When I first got to India and was reading some of these statistics I was shocked. I knew that India was a strongly patriarchal society, but the numbers breathed shape into that reality. And then I went on this trip and met some of the most marginalized and oppressed women in the country. And it was surreal to meet these women. Because they were so present and so open. Talking about their experiences, sharing their joy over a stranger being interested in them, telling me about the comaraderie and sense of social and emotional support that being part of a self-help group (this is the Indian name for microsavings and lending groups) brought to their lives.

I asked one group of women to share the single biggest change they have experienced as a result of being part of a SHG. One woman, who looked to be about 40 years old, shared this story:

Before the SHG, my husband bought all my clothes for me and the saris that he bought were very thick. When I had to cover my face (women here practice purdah, requiring that they pull their sari over their face when in the presence of a male elder, keeping it covered as long as he remains, which can be seconds or an hour) I could not see. After the SHG, I gained the confidence to go to the market by myself and began doing my own shopping. Now I buy sheer saris and when I have to cover my face I can see.

I was shocked by this woman's story. As she was telling it, my brain slowed down to a putter and I just stared at her, trying to take in what she had said. The idea of her being cut off from the world every day, for decades, and for such a simple reason, was hard to understand.

...

I often ask myself what I am doing here, half a world away from home. I am still so fresh to this culture and it is so different from my own that I frequently feel like a puzzle piece trying to fit into the wrong puzzle.

I am here because it is exciting to discover and navigate a new culture.
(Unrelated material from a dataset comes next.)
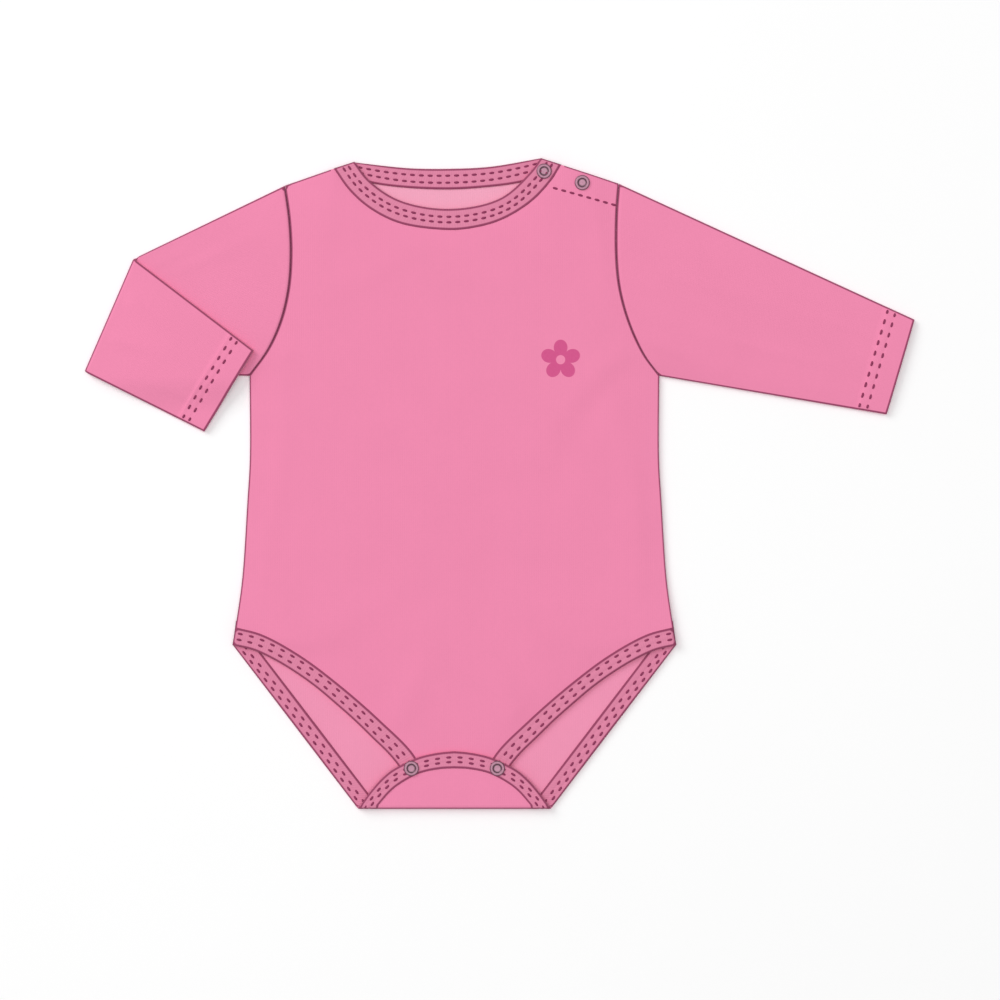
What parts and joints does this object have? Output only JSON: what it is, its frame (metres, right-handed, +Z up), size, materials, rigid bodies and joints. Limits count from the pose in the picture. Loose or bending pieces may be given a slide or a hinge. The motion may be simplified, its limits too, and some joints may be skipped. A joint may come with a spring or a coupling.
{
  "type": "long-sleeved baby bodysuit",
  "caption": "Long-sleeved baby bodysuit laid flat, one sleeve folded forward, bound neck and leg openings, shoulder and crotch ring snaps",
  "frame": {"origin": "middle of the garment's outline, on the surface that it lies on", "axes": "+X across the garment towards the straight sleeve, +Y towards the neck, +Z up out of the front"},
  "size_m": [0.4969, 0.39, 0.0079],
  "materials": {
    "jersey": "soft matt cotton jersey",
    "rib": "soft matt cotton rib",
    "snap": "satin"
  },
  "bodies": {
    "root": {"back_panel": "jersey", "front_panel": "jersey", "right_sleeve": "jersey", "left_sleeve": "jersey", "back_leg_binding": "rib", "front_leg_binding_right": "rib", "front_leg_binding_left": "rib", "neck_binding_front": "rib", "neck_binding_back": "rib", "shoulder_underlap": "rib", "crotch_snap_left": "snap", "crotch_snap_right": "snap", "shoulder_snap_neck": "snap", "shoulder_snap_sleeve": "snap"}
  },
  "joints": []
}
It makes me feel alive. Just as hearing that woman’s story did. And I am here, and doing the work I am, because being a part of her story, and women like hers’, infuses my life with meaning.


*This was partially written 2 weeks ago, when I was still on this trip, and finished today.

Wednesday, January 26, 2011

5 Things I Hate

I haven’t written in a while. Partly because I feel a need to be positive here, writing about a country that isn’t my own and is some of my friends’. But I’m a critic at heart. It’s just my natural state. So I’m giving in. If you are Indian or otherwise know Indian culture well, your weigh ins are welcome.

1. Air Pollution: I love the outdoors, but not in New Delhi. This city of some 14 million people has the worst air quality in the world. Seriously, number one. I did some research before I came here and nowhere did I come across this little berry of a fact. But after living here for a couple weeks I decided to look into it and was relieved to find that New Delhi wins the award here. Relieved because I was glad that no place inhabited by humans has worse air quality. I couldn’t imagine it. I often can’t believe that so many people live here and breathe this air every day. I guess, like everything, you get used to it. People are adaptable.

2. Dirt: Instead of grass, parks have beds of sandy dirt. It’s rare to see to grass. It’s rare to see the color green. There are many trees in New Delhi but they are all covered with smog and dirt. In fact, everything is covered with smog and dirt. Colors don’t exist for long in their pure form. Orange quickly becomes Dusty Orange. Green, Sooty Green... Sad.

3. Men Staring at Me: Indian society is very patriarchal. Across India, most married women need permission from their husbands to go to the market or visit friends or relatives (this is fact, from a nationwide government study). It’s uncommon for women to walk around unaccompanied. On any given day, I would estimate that 80% of the people that I see on the street are male. Sometimes I see more feral dogs than women.

Anyway, I like to take walks on my lunch hour. To get out of the office, see some sun, etc. Men constantly stare at me when I do. And stare. And stare. And stare. I read in a guidebook that eye contact from a woman to a man is considered flirtatious, so I have taken the tact of averting my gaze whenever it meets another man’s. But an American friend who has lived here a long time told me that she just stares back, so one day I did too. And I started returning the dirty looks that accompany some of the stares. And, who would have guessed, but it’s actually effective. They look away and often even act mildly ashamed in the process. It’s wonderful. I fantasize about telling people to F$%@ off quite a lot. I wonder what the outcome would be there.

4. Feral Dogs: At first I was afraid of the feral dogs that are everywhere. They sleep during the day and bark and occasionally fight at night. They all look the same too. All birthed by the same mother, I like to imagine. The great wild dog mum – mother to all and none at the same time. The only variations among the dogs are their coloring and whether they are profoundly, as opposed to just slightly, malnourished. After a while I let my guard down with the dogs because they generally do not even seem to take notice of people unless you are someone whose hand is attached to a rock aimed in their direction.

Then one day at lunch when I was going for a walk in the park (see 1, 2, and 3 to get some of the ambience of this situation – 3 because only men sit in parks, and from the looks I get in parks in particular, parks may be the equivalent of a public man cave, so unwelcome am I and my heightened estrogen levels) I saw a dog that had just had pups. I could tell she had just had babies because here teets were full of milk, swaying heavily as she walked. I felt bad for her, wondering if she had been separated from her pups against her will. She didn’t look at me and I turned to exit the park because I had had my fill of stares, dirt and smog. And then she briskly trotted up to me and bit my leg. Really. Just like that. She didn’t break the skin but now I am dangerously afraid of Delhi Dogs. Dangerous because they can smell the fear, right? Now I am a bigger target. Now I cross the street when I see a dog trotting even vaguely towards me. I try not to make eye contact. Who knows what sets those scarred canines off?!

5. Social Hierarchy: I have a maid. He is a 14-year old boy. He works primarily for my landlord and every other day comes upstairs and dusts my apartment. My landlord refers to him only as “the boy”. From what I can tell, he works for her all day. Cleaning, cooking, watering plants, fetching things... He does not go to school. This is not uncommon.